▶ [WHAT THE EXERCISE ASKS]: In the lines below, find how many contain the word "True" and report that figure alone.
## START DATA SHOWN
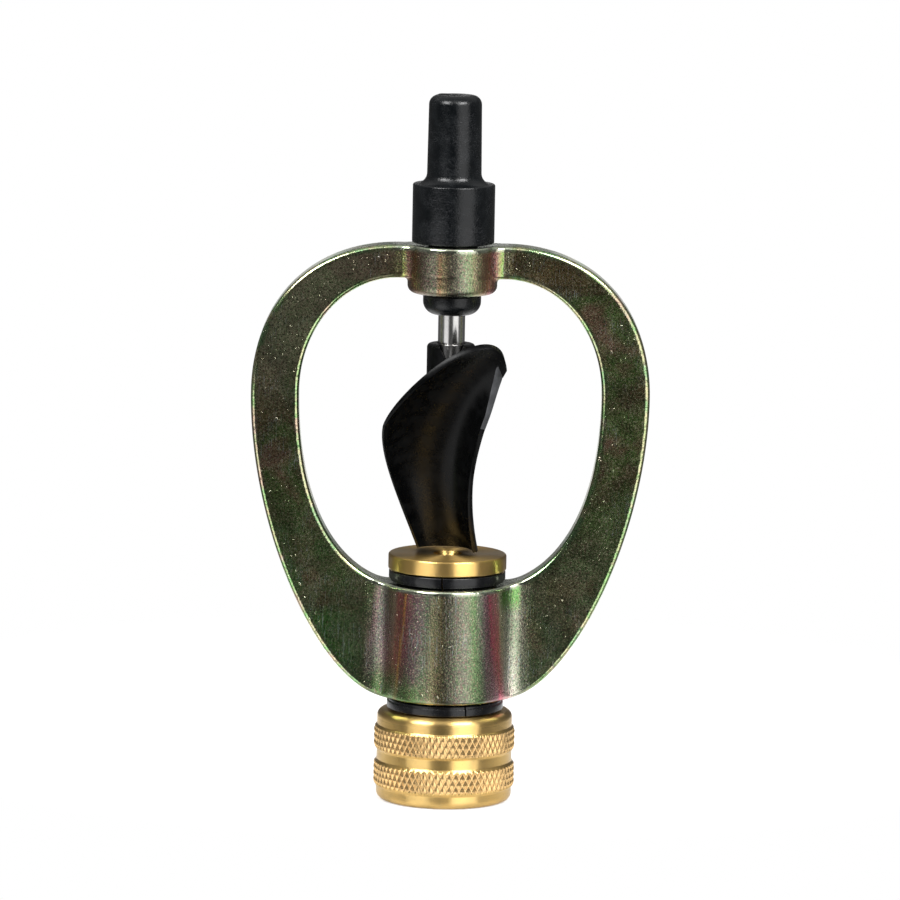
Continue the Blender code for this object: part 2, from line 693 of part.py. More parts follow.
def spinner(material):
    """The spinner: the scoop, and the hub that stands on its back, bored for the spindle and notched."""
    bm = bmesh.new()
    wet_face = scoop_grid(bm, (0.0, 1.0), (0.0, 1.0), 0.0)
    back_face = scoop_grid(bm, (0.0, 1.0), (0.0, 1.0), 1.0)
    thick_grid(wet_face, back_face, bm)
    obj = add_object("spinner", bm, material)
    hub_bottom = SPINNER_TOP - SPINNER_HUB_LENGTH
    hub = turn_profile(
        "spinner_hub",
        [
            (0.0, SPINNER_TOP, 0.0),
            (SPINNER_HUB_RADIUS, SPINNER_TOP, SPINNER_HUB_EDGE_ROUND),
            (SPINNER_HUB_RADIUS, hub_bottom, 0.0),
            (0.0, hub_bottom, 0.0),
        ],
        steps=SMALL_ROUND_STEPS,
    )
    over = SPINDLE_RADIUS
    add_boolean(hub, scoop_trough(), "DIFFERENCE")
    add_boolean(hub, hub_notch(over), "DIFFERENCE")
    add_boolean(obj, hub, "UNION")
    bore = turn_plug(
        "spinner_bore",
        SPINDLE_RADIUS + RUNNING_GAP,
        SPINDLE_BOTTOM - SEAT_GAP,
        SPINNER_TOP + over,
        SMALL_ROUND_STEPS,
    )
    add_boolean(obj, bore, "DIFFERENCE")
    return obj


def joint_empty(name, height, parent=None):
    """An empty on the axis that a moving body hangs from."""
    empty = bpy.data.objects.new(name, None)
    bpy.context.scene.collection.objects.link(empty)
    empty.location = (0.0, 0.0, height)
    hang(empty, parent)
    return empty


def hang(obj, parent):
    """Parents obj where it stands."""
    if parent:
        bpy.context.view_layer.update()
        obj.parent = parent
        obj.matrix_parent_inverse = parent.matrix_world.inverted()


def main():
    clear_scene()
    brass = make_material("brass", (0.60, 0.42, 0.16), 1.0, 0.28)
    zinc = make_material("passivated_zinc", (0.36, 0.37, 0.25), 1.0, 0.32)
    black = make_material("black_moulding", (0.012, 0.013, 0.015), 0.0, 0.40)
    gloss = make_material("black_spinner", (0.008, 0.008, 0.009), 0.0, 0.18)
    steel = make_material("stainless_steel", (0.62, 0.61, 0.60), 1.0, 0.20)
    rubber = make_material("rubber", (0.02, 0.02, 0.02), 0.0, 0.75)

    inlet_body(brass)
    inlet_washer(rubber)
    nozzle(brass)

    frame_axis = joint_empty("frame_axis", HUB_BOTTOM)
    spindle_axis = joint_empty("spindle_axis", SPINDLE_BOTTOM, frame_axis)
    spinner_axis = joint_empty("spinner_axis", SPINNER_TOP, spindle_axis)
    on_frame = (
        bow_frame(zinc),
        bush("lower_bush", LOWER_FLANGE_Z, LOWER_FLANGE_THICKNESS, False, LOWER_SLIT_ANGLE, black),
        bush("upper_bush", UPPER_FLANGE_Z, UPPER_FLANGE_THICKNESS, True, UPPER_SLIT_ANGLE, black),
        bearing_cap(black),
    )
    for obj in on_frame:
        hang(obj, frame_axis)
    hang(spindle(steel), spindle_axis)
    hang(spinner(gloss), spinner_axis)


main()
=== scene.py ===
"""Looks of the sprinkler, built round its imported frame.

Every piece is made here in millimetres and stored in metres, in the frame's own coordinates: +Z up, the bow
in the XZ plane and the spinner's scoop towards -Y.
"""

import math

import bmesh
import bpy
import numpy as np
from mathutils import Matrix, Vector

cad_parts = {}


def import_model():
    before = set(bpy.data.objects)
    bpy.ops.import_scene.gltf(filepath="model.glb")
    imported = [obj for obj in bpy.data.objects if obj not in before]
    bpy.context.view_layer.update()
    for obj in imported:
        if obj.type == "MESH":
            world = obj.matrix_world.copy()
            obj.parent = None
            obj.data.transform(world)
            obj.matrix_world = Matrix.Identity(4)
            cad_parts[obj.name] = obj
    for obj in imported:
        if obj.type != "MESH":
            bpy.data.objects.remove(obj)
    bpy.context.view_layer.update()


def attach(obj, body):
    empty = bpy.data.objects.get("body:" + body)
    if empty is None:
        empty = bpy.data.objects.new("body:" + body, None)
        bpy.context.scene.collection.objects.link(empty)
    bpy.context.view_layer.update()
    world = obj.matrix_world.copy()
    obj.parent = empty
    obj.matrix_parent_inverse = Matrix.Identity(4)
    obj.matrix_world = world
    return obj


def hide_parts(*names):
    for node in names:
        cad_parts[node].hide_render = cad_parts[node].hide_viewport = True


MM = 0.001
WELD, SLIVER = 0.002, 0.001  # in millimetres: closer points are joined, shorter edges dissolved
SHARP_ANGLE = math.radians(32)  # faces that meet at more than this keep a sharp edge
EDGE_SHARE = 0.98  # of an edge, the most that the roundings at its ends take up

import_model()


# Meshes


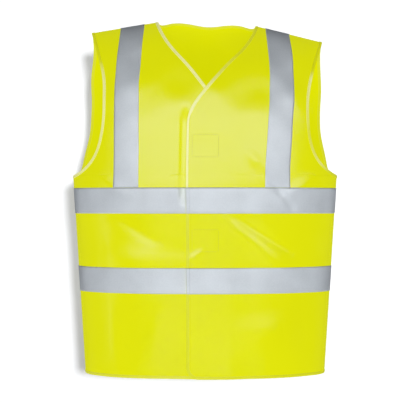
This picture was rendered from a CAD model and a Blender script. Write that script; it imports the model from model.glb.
## END DATA SHOWN
▶ [THE SOLUTION]: 2